Aufgrund einer Entscheidung des EuGH vom 4. Juni 2015 (C-497/13 – Faber) sieht sich der BGH nun zu einer Änderung der Rechtsprechung veranlasst. Der Europäische Gerichtshof habe die Anforderungen an die Darlegungs- und Beweislast des Verbrauchers bezüglich des für das Eingreifen der Vermutung des Art. 5 Abs. 3 der Richtlinie über den Verbrauchsgüterkauf, auf den die Vorschrift des § 476 BGB zurückgeht, erforderlichen Auftretens einer Vertragswidrigkeit binnen sechs Monaten ab Lieferung deutlich herabgesetzt. Art. 5 Abs. 3 der Verbrauchsgüterkaufrichtlinie sehe in Fällen, in denen die Vertragswidrigkeit binnen sechs Monaten nach der Lieferung des Guts offenbar wird, eine Vermutung dahin vor, dass die Vertragswidrigkeit schon zum Zeitpunkt der Lieferung bestand ( EuGH, Urteil vom 4. Juni 2015 – C-497/13 , Rn. 53, 67 f. – Faber). Der EuGH lege dem Verbraucher zwar auf, vorzutragen und nachzuweisen, dass das verkaufte Gut nicht vertragsgemäß ist, weil es etwa nicht die im Kaufvertrag vereinbarten Eigenschaften aufweist oder sich nicht für den Gebrauch eignet, der von einem derartigen Gut gewöhnlich erwartet wird. Jedoch verlange der EuGH vom Käufer nur den Nachweis einer Vertragswidrigkeit. Der Käufer müsse – anders als dies der bisherigen Sichtweise des BGH zu § 476 BGB entspricht – weder den Grund für die Vertragswidrigkeit noch den Umstand beweisen, dass sie dem Verkäufer zuzurechnen sei. Das Auftreten der Vertragswidrigkeit in dem kurzen Zeitraum von sechs Monaten „erlaube“ nach Auffassung des Gerichtshofs die Vermutung, dass sie zum Zeitpunkt der Lieferung „zumindest im Ansatz“ bereits vorgelegen habe, auch wenn sie erst nach der Lieferung des Guts offenbar geworden sei (EuGH, Urteil vom 4. Juni 2015 – C-497/13, Rn. 72 – Faber).

Eine richtlinienkonforme Auslegung des § 476 BGB sei daher nach Auffassung des BGH in der Weise geboten, dass die dort geregelte Vermutung auch dann einsetze, wenn offen bleibt, ob der eingetretene mangelhafte Zustand auf einer dem Verkäufer zuzurechnenden Ursache oder auf einem sonstigen Grund beruht. Bei Auftreten eines akuten mangelhaften Zustands müsse daher vermutet werden, dieser habe in einem früheren Entwicklungsstadium schon bei Gefahrübergang vorgelegen.

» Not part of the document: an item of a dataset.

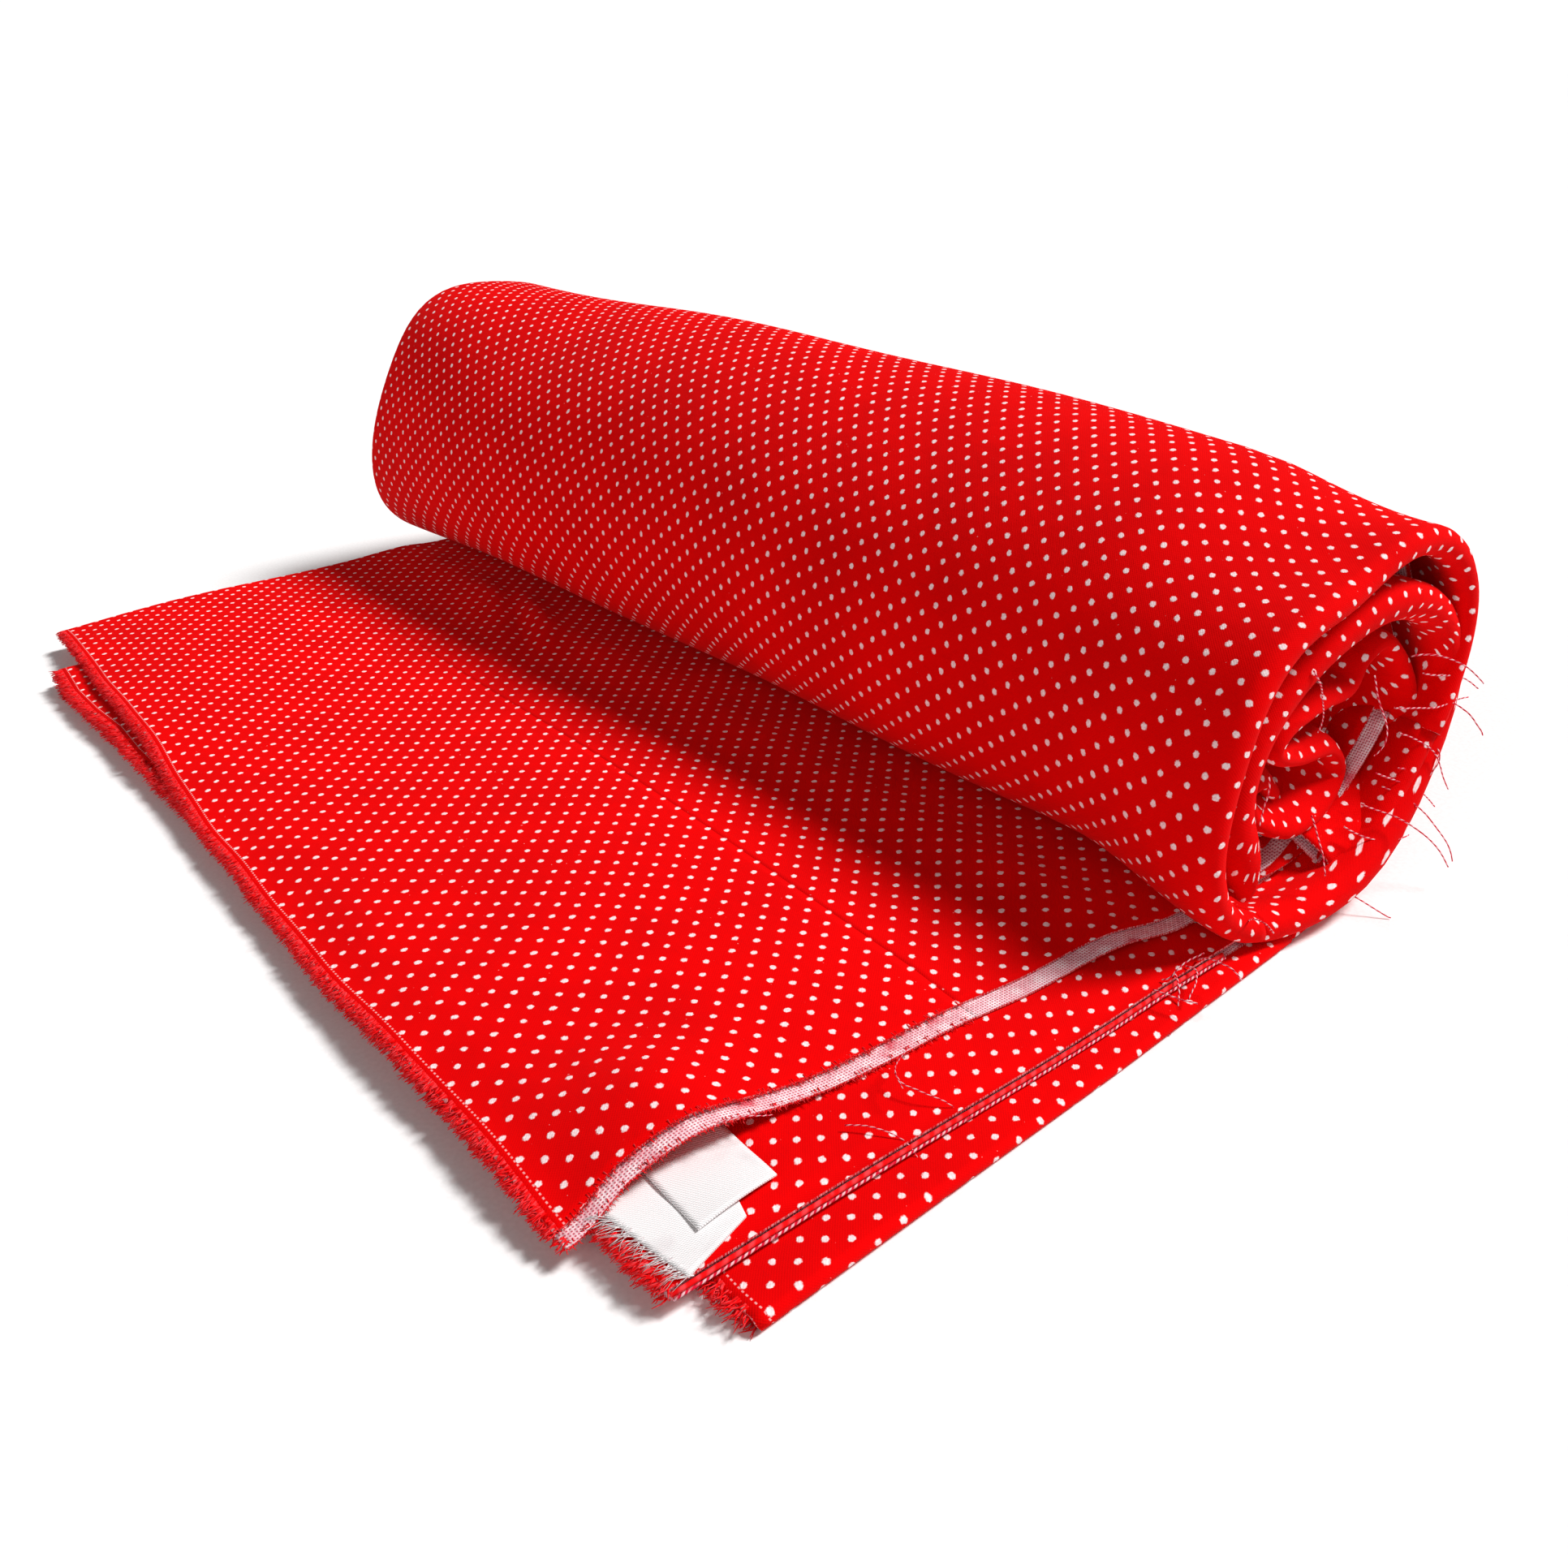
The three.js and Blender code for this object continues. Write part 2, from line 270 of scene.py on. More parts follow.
# --- materials ------------------------------------------------------------------------------------
class Shader:
    def __init__(self, name):
        self.material = bpy.data.materials.new(name)
        self.material.use_nodes = True
        self.tree = self.material.node_tree
        self.tree.nodes.clear()
        self.out = self.tree.nodes.new("ShaderNodeOutputMaterial")
        self.bsdf = self.tree.nodes.new("ShaderNodeBsdfPrincipled")
        self.link(self.bsdf.outputs[0], self.out.inputs[0])

    def link(self, a, b):
        self.tree.links.new(a, b)

    def node(self, kind, inputs=(), out=0, **props):
        n = self.tree.nodes.new("ShaderNode" + kind)
        for key, value in props.items():
            setattr(n, key, value)
        for key, value in dict(inputs).items():
            if isinstance(value, bpy.types.NodeSocket):
                self.link(value, n.inputs[key])
            else:
                n.inputs[key].default_value = value
        return n.outputs[out]

    def math(self, operation, a, b=0.0, clamp=False):
        return self.node("Math", {0: a, 1: b}, operation=operation, use_clamp=clamp)

    def vector(self, operation, a, b=(0, 0, 0), out=0, scale=None):
        inputs = {0: a, 1: b}
        if scale is not None:
            inputs[3] = scale
        return self.node("VectorMath", inputs, out=out, operation=operation)

    def cloth_mm(self, layer="cloth"):
        uv = self.node("UVMap", uv_map=layer)
        return self.vector("SCALE", uv, scale=1000.0)

    def split(self, v):
        n = self.tree.nodes.new("ShaderNodeSeparateXYZ")
        self.link(v, n.inputs[0])
        return n.outputs[0], n.outputs[1]

    def noise(self, vector, scale, detail=2.0, out=0, roughness=0.5):
        inputs = {"Vector": vector, "Scale": scale, "Detail": detail, "Roughness": roughness}
        return self.node("TexNoise", inputs, out=out)

    def ramp(self, value, low, high, to_low=0.0, to_high=1.0, kind="SMOOTHSTEP"):
        return self.node(
            "MapRange",
            {"Value": value, "From Min": low, "From Max": high, "To Min": to_low, "To Max": to_high},
            interpolation_type=kind,
        )

    def mix(self, share, a, b):
        n = self.tree.nodes.new("ShaderNodeMix")
        n.data_type = "RGBA"
        for socket, value in ((n.inputs[0], share), (n.inputs[6], a), (n.inputs[7], b)):
            if isinstance(value, bpy.types.NodeSocket):
                self.link(value, socket)
            else:
                socket.default_value = value
        return n.outputs[2]

    def bump(self, height, distance, strength=1.0):
        n = self.node("Bump", {"Height": height, "Distance": distance, "Strength": strength})
        self.link(n, self.bsdf.inputs["Normal"])

    def set(self, **values):
        for key, value in values.items():
            socket = self.bsdf.inputs[key.replace("_", " ")]
            if isinstance(value, bpy.types.NodeSocket):
                self.link(value, socket)
            else:
                socket.default_value = value


def rgb(r, g, b):
    return (r, g, b, 1.0)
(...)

Der Verkäufer hat somit zukünftig immer dann, wenn sich ein Mangel binnen 6 Monaten nach Gefahrenübergang zeigt, den Beweis zu erbringen, dass nicht schon zum Zeitpunkt des Gefahrübergangs ein in der Entstehung begriffener Sachmangel vorgelegen habe. Er hat also darzulegen und nachzuweisen, dass ein Sachmangel zum Zeitpunkt des Gefahrübergangs noch nicht vorhanden war, weil der Mangel seinen Ursprung in einem Handeln oder Unterlassen nach diesem Zeitpunkt hat und der Mangel dem Verkäufer damit nicht zuzurechnen ist.

Dies bedeutet für den Verkäufer, also regelmäßig den Händler, eine deutliche Verschärfung der Haftung.